The Many Lives of Amphetamine
Pub Date :
Edition(s) at Erowid :
NY University Press
BLURBS #"Rasmussen documents America's eighty year love affair with amphetamine and its various permutations. Monumental in scope and research, the book traces the history of this seductive drug's uses for a myriad of 'illnesses' when the true sickness may be inherent to our unique American society. Given our current extraordinary use of this drug, On Speed is an urgent and necessary read."
-- Lawrence Diller, M.D., author of Running on Ritalin
"I've been waiting for a book on amphetamines for years and On Speed delivers. Crammed full of eye-popping detail, it brings the history of this extraordinary group of drugs and their effect on American culture vividly to life."
-- David Healy, M.D., author of Let Them Eat Prozac
"A magnificent work: measured, thorough, strong on both the technical details and the larger socio-cultural and ethical issues surrounding the development, marketing, and distribution of these dangerous mood-altering drugs. Rasmussen has dug into the medical literature and available archives to find new information on every aspect of the process by which amphetamines were invented, patented, and twinned with various 'disorders.' Rasmussen's book is a must-read."
-- Robert A. Nye, Professor Emertus, Oregon State University
"On Speed deftly captures amphetamine's impact on medicine, culture, and society.

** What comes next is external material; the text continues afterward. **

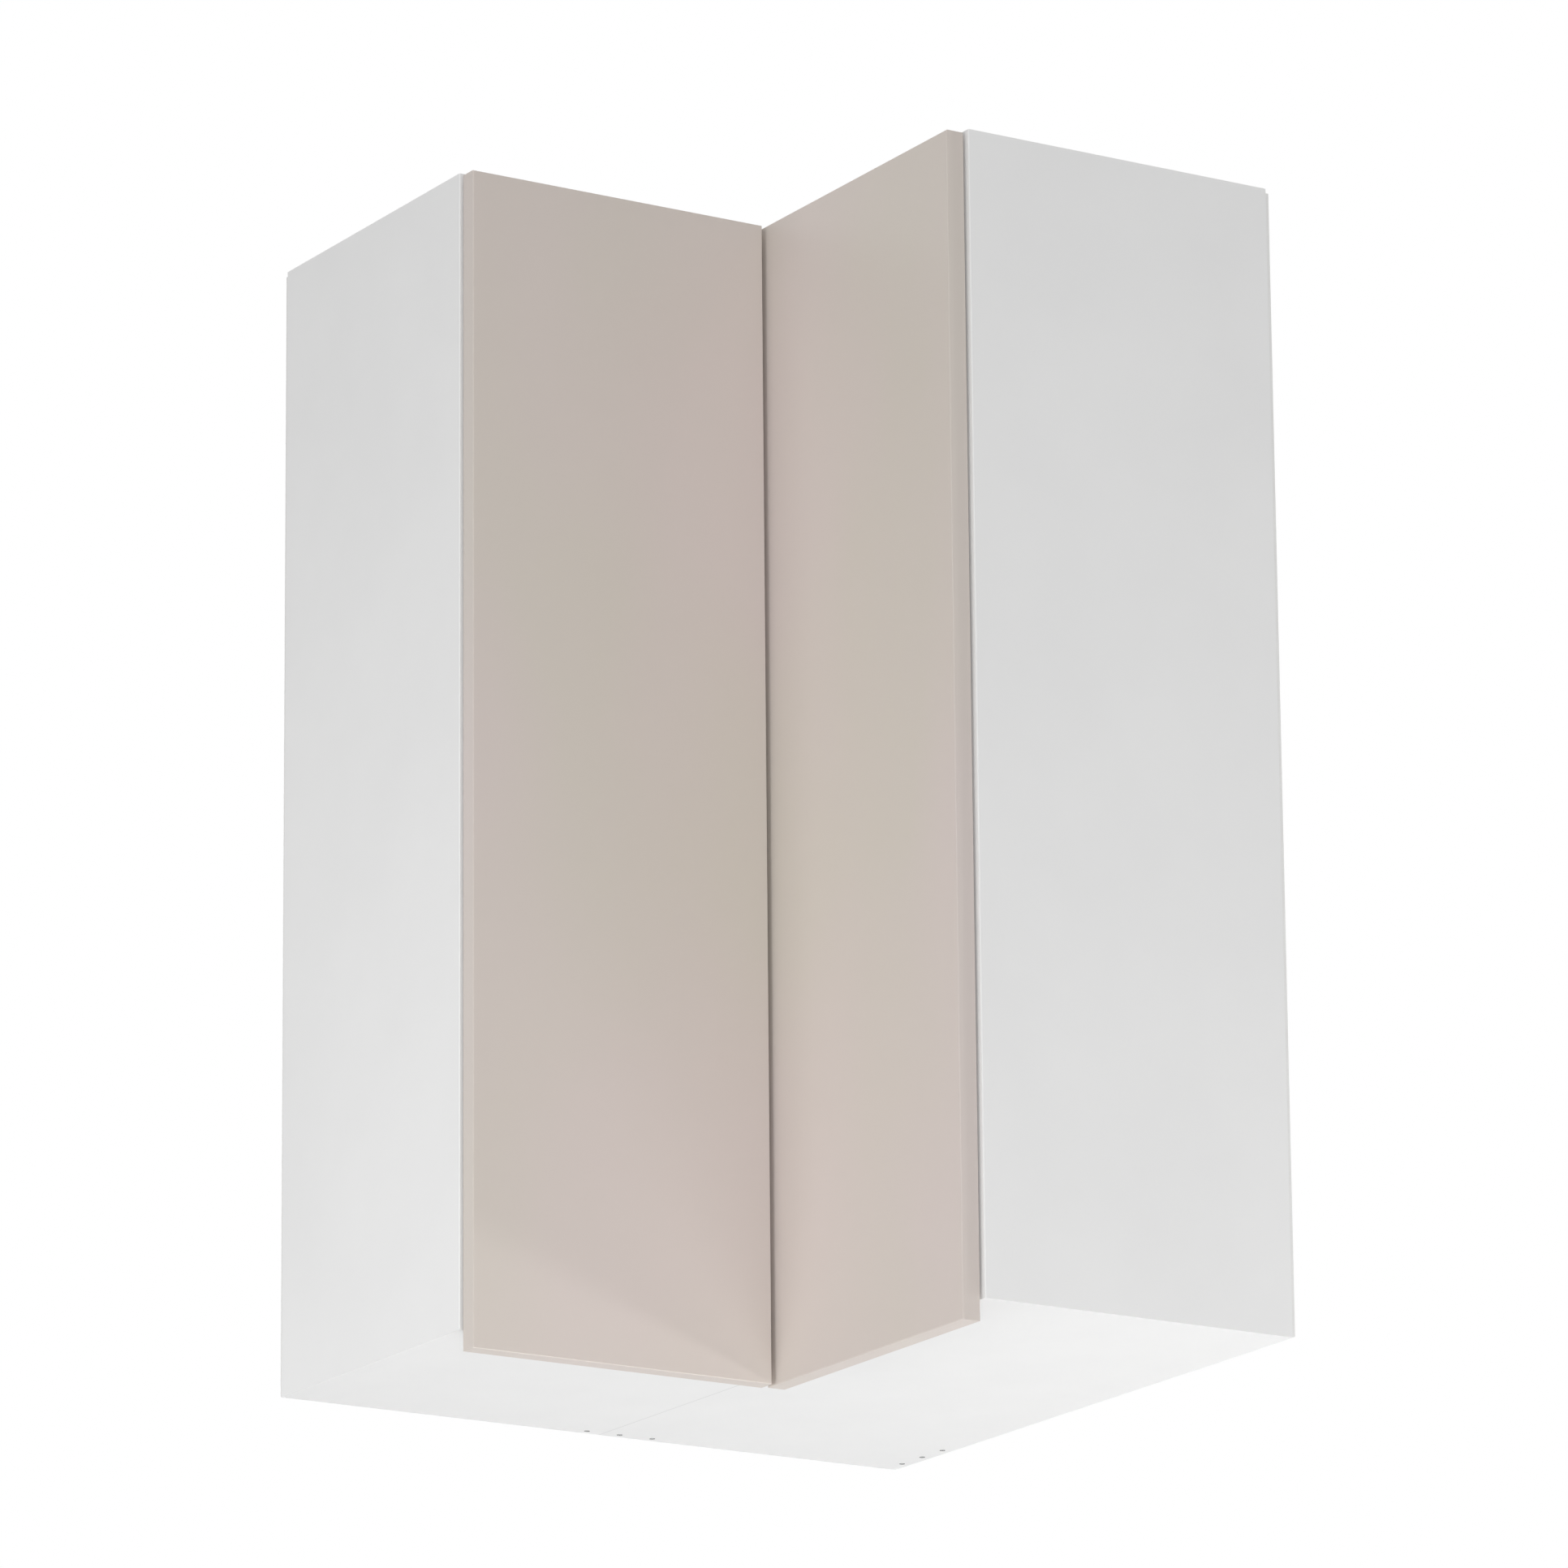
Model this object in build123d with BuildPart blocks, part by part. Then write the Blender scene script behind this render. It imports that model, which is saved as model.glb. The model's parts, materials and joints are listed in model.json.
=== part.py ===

Rasmussen lays bare the decades-long attempts to employ amphetamine to gain strategic advantage on the battlefield, wage war against depression and attention deficit disorder, fight weight gain, counteract boredom, and seek thrills in everyday life. Along this journey, we learn about the dysfunctional American policies that failed to adequately address the toll amphetamine took on countless lives. As the title promises, Rasmussen's account tracks the many manifestations of amphetamine from the 1930s to today in intricate and fascinating detail, from miracle drug to public enemy, a trajectory filled with lessons for the future."